Data listing
★ ★ ★
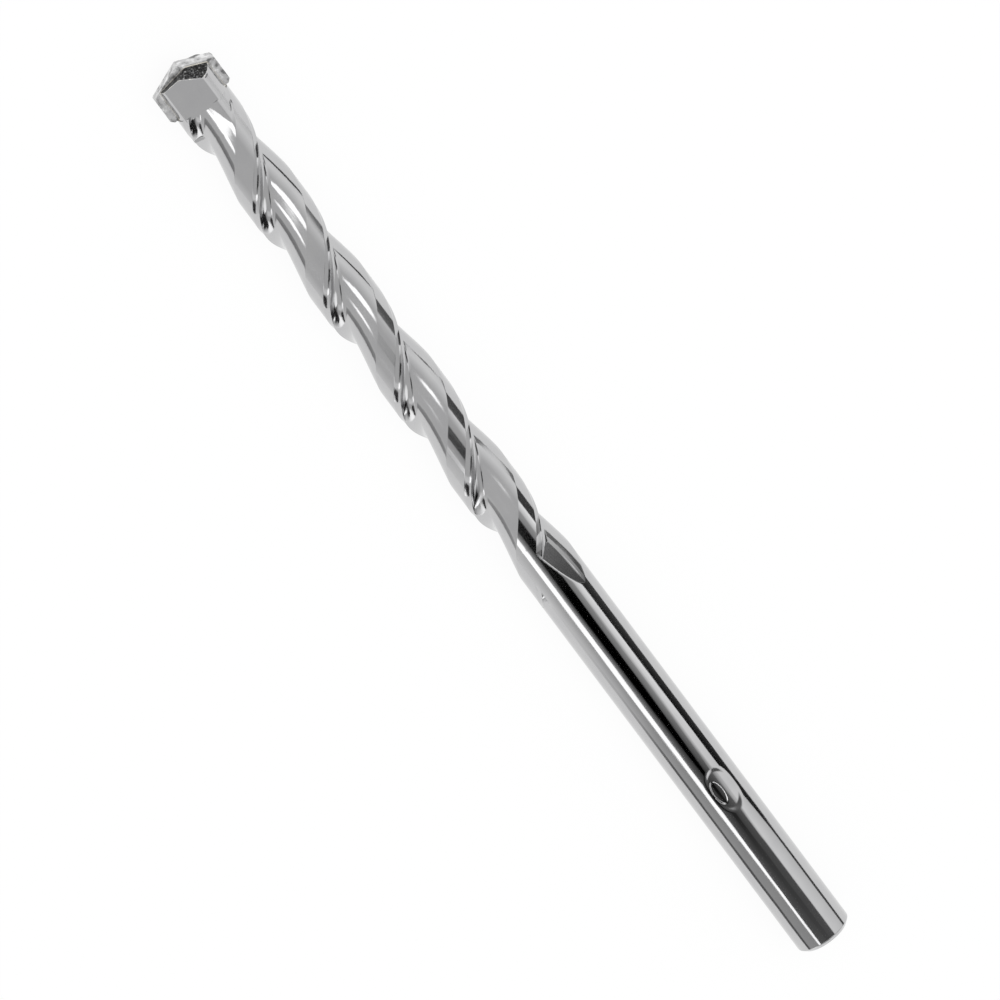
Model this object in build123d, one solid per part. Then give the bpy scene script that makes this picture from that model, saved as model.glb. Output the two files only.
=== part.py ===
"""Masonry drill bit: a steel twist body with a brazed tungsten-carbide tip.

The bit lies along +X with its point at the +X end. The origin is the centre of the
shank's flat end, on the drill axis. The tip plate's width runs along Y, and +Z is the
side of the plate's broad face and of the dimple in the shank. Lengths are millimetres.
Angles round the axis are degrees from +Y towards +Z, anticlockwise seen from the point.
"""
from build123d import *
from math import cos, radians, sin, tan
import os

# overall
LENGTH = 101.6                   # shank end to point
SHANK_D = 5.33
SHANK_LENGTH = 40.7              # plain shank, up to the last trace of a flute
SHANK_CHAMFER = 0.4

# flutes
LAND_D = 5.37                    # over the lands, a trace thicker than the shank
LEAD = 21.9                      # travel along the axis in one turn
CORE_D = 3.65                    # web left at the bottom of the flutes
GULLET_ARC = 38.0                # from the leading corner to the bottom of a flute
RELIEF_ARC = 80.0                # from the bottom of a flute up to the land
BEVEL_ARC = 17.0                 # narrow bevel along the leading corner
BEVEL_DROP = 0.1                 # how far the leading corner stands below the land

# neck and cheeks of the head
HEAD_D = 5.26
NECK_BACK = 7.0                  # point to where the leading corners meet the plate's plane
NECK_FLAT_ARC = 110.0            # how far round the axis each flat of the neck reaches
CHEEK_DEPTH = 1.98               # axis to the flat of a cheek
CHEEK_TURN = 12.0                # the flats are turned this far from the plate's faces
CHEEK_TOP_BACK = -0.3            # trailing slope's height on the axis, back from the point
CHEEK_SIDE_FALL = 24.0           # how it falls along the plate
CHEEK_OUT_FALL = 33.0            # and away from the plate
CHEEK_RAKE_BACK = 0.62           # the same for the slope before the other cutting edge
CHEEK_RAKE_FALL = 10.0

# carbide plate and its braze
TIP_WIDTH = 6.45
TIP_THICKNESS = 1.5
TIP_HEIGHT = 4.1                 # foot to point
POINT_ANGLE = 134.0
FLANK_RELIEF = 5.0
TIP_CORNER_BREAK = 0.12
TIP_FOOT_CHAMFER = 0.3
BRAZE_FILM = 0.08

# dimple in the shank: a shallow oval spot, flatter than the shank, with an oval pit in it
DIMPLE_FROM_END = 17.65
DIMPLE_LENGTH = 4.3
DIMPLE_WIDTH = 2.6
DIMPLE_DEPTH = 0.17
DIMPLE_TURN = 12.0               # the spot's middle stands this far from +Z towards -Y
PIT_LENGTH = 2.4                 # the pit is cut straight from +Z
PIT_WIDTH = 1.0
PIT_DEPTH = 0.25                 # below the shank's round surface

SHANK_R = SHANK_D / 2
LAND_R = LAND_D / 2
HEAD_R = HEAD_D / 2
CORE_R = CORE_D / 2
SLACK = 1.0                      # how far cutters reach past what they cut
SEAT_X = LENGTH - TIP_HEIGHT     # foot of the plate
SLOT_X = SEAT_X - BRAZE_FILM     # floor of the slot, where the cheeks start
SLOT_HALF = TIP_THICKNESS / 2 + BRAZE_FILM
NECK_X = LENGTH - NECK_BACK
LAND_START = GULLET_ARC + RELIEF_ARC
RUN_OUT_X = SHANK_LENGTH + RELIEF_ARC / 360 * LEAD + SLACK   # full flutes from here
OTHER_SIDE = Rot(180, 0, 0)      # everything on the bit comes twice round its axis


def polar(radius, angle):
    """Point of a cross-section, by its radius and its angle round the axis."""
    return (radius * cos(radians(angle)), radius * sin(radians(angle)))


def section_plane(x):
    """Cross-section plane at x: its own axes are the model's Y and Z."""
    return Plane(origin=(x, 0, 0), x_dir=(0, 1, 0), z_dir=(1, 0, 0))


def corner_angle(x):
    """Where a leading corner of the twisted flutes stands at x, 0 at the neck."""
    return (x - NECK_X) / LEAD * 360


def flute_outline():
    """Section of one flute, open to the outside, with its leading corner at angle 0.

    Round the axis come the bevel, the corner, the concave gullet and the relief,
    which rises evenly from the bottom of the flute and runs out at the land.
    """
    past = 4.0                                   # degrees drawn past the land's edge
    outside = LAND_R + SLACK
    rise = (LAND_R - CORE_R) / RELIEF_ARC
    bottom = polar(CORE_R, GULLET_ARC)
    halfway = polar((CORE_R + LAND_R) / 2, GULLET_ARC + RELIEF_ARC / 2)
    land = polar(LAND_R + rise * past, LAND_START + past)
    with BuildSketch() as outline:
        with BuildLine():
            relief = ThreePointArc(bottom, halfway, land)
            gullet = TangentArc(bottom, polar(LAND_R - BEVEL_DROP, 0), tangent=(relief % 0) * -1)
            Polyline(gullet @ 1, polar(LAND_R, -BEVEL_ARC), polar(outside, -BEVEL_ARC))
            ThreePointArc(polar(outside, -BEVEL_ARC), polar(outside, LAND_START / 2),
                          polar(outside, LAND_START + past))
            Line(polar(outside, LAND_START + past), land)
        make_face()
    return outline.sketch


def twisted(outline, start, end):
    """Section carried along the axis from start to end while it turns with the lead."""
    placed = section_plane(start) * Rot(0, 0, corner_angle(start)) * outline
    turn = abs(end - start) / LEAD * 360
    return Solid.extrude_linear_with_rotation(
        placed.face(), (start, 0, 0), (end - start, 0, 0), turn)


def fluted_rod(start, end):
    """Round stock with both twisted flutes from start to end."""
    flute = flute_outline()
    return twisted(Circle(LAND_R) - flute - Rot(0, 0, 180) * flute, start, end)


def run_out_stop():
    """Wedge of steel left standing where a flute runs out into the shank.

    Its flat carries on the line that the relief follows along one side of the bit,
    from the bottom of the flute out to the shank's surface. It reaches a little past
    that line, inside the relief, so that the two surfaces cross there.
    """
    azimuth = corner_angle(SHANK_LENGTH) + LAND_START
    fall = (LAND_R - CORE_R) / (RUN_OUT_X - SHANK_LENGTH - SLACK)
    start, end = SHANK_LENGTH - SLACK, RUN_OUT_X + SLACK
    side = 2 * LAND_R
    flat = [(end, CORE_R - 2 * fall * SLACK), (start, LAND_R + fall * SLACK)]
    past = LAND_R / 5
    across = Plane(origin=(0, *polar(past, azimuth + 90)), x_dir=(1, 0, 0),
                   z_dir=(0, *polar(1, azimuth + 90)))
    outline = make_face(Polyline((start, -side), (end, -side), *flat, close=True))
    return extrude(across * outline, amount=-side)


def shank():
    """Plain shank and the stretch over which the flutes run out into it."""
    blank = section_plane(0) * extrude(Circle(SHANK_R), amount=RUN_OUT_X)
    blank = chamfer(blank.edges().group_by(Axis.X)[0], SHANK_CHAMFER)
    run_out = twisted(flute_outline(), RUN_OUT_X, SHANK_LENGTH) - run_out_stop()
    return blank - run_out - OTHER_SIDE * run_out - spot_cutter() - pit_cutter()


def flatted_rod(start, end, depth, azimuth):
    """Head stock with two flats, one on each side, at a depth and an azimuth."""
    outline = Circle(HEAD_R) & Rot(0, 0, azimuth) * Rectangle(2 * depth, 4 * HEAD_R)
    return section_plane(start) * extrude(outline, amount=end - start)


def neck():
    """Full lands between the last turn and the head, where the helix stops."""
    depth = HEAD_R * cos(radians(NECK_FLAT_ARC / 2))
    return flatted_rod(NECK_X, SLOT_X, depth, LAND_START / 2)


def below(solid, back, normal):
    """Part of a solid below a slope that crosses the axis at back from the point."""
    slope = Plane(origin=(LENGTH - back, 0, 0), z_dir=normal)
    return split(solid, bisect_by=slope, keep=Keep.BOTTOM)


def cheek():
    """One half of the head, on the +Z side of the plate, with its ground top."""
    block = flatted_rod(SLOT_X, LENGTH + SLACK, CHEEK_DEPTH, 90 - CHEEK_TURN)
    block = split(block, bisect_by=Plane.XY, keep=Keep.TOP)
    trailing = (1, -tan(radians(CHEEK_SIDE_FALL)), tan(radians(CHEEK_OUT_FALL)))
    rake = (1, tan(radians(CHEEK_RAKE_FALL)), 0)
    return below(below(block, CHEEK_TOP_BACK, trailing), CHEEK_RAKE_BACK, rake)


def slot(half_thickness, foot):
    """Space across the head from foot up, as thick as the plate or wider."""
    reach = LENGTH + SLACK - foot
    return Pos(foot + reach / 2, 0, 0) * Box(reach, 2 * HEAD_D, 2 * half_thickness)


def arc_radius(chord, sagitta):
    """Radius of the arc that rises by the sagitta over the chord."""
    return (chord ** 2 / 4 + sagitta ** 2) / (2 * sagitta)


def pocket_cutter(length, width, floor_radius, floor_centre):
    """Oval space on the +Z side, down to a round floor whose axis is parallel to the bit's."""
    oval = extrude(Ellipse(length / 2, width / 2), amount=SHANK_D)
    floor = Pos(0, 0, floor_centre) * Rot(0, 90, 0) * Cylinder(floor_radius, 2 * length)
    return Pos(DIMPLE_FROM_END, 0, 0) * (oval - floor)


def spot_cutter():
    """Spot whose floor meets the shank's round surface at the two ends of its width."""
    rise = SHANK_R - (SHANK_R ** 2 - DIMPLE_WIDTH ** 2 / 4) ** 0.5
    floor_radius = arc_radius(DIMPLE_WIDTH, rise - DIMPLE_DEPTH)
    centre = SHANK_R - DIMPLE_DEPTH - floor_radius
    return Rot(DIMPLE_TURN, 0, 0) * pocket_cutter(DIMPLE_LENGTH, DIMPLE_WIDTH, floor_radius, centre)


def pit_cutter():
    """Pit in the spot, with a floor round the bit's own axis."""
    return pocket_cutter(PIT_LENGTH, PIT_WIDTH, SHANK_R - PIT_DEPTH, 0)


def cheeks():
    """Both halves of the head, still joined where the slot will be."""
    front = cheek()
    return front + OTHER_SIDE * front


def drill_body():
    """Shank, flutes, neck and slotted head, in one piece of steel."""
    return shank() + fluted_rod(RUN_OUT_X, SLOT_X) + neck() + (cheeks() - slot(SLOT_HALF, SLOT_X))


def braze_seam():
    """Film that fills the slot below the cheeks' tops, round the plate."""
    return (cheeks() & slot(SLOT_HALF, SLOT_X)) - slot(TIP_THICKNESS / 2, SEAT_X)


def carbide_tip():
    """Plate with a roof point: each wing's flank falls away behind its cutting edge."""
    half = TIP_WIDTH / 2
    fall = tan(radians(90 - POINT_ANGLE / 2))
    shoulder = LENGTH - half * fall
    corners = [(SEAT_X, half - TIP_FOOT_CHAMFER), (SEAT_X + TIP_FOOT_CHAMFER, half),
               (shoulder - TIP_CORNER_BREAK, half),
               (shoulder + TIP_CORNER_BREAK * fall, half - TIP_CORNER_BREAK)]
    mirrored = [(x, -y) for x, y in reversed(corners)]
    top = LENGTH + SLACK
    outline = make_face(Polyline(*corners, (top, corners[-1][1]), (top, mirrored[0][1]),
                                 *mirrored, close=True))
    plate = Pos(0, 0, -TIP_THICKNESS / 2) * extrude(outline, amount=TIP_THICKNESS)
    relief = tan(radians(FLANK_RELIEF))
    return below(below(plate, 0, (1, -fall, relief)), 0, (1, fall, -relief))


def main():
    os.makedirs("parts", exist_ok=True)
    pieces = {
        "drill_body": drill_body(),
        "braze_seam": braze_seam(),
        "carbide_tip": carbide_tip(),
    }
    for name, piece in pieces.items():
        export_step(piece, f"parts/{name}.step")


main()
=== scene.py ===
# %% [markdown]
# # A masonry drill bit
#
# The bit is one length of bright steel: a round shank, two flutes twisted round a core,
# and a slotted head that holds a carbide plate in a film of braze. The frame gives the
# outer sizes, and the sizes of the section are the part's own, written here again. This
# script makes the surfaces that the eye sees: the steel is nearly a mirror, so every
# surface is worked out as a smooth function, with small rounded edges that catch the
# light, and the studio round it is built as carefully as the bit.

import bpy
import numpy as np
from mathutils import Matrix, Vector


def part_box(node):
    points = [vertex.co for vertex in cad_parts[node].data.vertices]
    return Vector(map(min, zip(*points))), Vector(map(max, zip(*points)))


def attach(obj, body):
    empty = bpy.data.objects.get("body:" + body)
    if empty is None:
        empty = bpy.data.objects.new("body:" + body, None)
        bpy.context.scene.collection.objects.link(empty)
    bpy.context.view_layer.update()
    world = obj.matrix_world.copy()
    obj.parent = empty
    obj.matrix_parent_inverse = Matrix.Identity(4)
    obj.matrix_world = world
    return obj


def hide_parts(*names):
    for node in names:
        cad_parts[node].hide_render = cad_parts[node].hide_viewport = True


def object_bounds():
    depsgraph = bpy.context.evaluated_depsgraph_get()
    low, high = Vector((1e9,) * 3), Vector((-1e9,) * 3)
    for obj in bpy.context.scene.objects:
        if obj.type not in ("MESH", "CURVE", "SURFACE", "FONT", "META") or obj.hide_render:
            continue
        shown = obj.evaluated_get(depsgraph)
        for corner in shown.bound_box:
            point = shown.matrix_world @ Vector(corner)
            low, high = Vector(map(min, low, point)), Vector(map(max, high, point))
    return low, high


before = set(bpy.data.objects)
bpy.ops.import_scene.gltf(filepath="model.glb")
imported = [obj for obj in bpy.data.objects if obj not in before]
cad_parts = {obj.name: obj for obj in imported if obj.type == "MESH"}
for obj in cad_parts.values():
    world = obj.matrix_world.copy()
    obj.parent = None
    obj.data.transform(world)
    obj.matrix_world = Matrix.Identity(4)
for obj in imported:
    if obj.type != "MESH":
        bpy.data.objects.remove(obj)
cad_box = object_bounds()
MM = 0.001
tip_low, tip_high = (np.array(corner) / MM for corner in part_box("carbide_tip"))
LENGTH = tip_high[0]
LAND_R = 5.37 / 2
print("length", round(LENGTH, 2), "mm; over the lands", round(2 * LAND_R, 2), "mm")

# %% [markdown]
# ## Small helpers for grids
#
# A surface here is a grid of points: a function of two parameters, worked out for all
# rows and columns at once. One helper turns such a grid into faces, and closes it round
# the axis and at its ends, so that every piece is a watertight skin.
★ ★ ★
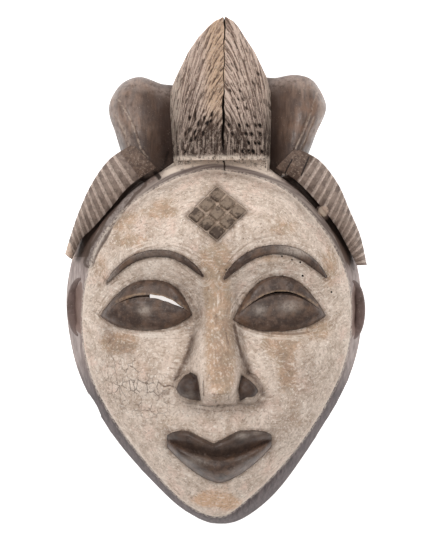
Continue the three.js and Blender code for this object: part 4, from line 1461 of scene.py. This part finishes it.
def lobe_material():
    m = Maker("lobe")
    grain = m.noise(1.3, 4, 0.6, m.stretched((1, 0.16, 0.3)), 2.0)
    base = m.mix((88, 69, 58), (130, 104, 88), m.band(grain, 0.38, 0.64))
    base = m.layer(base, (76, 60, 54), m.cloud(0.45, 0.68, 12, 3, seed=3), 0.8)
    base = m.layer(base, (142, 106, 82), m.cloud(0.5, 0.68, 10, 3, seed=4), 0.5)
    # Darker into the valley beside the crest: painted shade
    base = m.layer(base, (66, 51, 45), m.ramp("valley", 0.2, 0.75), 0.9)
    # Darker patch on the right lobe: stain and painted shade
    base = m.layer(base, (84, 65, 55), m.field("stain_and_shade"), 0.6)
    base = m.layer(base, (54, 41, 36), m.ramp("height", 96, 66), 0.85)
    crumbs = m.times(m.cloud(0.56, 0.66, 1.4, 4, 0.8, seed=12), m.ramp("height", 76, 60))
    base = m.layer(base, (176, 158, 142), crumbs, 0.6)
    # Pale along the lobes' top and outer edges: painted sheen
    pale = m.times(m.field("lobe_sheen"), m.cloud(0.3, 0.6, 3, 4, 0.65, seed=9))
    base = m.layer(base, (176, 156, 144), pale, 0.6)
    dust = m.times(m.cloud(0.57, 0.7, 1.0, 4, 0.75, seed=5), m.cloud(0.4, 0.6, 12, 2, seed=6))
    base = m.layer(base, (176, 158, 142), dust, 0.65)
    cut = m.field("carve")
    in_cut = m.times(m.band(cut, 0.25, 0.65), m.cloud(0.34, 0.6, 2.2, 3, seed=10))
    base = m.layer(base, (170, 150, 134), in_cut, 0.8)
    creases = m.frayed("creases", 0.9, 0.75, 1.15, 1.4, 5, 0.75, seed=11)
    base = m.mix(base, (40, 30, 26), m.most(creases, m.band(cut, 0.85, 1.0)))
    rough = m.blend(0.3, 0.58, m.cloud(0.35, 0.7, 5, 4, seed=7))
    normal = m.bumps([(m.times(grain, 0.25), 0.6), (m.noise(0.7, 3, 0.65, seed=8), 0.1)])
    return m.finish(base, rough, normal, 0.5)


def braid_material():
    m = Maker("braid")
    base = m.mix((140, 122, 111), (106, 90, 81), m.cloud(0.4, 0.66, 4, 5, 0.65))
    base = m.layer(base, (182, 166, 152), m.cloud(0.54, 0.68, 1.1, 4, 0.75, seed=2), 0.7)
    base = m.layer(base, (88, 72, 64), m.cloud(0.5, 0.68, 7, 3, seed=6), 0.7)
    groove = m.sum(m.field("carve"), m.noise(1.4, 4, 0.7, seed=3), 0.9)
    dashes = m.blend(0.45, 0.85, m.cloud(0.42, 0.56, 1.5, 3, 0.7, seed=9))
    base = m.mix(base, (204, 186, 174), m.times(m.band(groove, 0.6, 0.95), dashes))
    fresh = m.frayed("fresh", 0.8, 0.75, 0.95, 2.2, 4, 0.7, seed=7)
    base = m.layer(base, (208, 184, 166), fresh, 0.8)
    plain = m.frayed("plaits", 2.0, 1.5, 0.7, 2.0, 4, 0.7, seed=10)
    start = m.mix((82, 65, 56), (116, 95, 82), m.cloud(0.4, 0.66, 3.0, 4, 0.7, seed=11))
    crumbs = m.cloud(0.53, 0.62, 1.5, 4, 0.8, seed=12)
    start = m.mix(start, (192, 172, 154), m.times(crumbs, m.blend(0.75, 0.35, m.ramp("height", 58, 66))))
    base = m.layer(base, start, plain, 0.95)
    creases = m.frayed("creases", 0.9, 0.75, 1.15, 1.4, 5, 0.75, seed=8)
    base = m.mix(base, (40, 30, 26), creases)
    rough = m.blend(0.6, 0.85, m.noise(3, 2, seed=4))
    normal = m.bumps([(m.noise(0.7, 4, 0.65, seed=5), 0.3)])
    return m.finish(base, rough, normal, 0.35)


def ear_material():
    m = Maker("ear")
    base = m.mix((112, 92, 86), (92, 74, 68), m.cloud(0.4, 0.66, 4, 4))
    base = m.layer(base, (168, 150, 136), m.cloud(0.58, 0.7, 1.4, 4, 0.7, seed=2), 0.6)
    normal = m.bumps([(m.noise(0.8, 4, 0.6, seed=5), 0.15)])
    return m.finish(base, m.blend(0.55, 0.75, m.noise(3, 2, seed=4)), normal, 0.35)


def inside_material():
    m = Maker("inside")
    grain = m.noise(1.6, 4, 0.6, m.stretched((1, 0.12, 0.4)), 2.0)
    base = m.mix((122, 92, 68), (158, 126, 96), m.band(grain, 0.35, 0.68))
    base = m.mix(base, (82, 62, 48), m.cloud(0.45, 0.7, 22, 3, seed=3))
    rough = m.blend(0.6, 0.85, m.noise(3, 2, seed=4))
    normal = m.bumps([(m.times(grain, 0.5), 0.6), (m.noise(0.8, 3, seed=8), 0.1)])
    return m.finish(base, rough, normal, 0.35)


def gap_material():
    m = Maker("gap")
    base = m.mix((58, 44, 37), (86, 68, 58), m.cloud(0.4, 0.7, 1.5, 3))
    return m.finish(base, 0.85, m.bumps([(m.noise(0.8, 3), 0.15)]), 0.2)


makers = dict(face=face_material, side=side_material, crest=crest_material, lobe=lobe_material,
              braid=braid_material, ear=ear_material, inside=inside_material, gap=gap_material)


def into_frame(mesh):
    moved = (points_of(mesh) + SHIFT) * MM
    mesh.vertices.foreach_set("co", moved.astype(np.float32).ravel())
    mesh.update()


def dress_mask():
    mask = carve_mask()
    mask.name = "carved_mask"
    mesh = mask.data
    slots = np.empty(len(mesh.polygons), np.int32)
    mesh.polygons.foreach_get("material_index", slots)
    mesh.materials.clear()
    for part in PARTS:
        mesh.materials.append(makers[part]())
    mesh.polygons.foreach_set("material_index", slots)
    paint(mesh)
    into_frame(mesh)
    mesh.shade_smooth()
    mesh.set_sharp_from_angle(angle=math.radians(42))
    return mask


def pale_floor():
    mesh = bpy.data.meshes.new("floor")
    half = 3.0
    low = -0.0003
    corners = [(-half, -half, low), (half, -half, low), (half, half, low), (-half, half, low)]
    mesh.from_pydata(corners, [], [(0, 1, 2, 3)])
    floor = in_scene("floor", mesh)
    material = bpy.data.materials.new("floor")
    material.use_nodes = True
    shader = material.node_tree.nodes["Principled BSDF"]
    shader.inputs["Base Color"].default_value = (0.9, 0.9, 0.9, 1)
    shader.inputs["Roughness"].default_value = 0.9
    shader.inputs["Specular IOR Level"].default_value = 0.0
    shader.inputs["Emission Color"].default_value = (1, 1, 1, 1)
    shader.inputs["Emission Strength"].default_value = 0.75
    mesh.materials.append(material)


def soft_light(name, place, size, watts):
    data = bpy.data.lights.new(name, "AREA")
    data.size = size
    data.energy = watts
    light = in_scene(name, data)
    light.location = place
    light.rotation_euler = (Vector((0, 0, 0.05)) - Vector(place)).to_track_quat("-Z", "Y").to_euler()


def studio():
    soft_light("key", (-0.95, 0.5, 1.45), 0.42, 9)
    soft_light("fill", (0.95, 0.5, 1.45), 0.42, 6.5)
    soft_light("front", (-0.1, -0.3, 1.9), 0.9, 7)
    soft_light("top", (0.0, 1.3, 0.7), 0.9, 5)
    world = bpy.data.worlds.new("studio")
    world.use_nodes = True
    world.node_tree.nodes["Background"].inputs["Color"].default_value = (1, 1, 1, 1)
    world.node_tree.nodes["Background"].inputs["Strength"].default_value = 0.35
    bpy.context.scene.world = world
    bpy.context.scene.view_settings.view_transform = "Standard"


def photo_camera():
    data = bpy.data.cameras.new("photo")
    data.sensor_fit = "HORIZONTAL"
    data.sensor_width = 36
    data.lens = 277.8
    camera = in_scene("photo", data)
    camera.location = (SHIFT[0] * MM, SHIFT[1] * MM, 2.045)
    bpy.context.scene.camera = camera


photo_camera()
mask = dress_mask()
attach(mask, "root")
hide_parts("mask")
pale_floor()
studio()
★ ★ ★
THE TASK: The required output is an exact reproduction of the lines starting at the one that contains "relief = tan(radians(FLANK_RELIEF))" and ending at the one that contains "point = shown.matrix_world". Both boundary lines belong to it.

EXERCISE RESPONSE:
    relief = tan(radians(FLANK_RELIEF))
    return below(below(plate, 0, (1, -fall, relief)), 0, (1, fall, -relief))


def main():
    os.makedirs("parts", exist_ok=True)
    pieces = {
        "drill_body": drill_body(),
        "braze_seam": braze_seam(),
        "carbide_tip": carbide_tip(),
    }
    for name, piece in pieces.items():
        export_step(piece, f"parts/{name}.step")


main()
=== scene.py ===
# %% [markdown]
# # A masonry drill bit
#
# The bit is one length of bright steel: a round shank, two flutes twisted round a core,
# and a slotted head that holds a carbide plate in a film of braze. The frame gives the
# outer sizes, and the sizes of the section are the part's own, written here again. This
# script makes the surfaces that the eye sees: the steel is nearly a mirror, so every
# surface is worked out as a smooth function, with small rounded edges that catch the
# light, and the studio round it is built as carefully as the bit.

import bpy
import numpy as np
from mathutils import Matrix, Vector


def part_box(node):
    points = [vertex.co for vertex in cad_parts[node].data.vertices]
    return Vector(map(min, zip(*points))), Vector(map(max, zip(*points)))


def attach(obj, body):
    empty = bpy.data.objects.get("body:" + body)
    if empty is None:
        empty = bpy.data.objects.new("body:" + body, None)
        bpy.context.scene.collection.objects.link(empty)
    bpy.context.view_layer.update()
    world = obj.matrix_world.copy()
    obj.parent = empty
    obj.matrix_parent_inverse = Matrix.Identity(4)
    obj.matrix_world = world
    return obj


def hide_parts(*names):
    for node in names:
        cad_parts[node].hide_render = cad_parts[node].hide_viewport = True


def object_bounds():
    depsgraph = bpy.context.evaluated_depsgraph_get()
    low, high = Vector((1e9,) * 3), Vector((-1e9,) * 3)
    for obj in bpy.context.scene.objects:
        if obj.type not in ("MESH", "CURVE", "SURFACE", "FONT", "META") or obj.hide_render:
            continue
        shown = obj.evaluated_get(depsgraph)
        for corner in shown.bound_box:
            point = shown.matrix_world @ Vector(corner)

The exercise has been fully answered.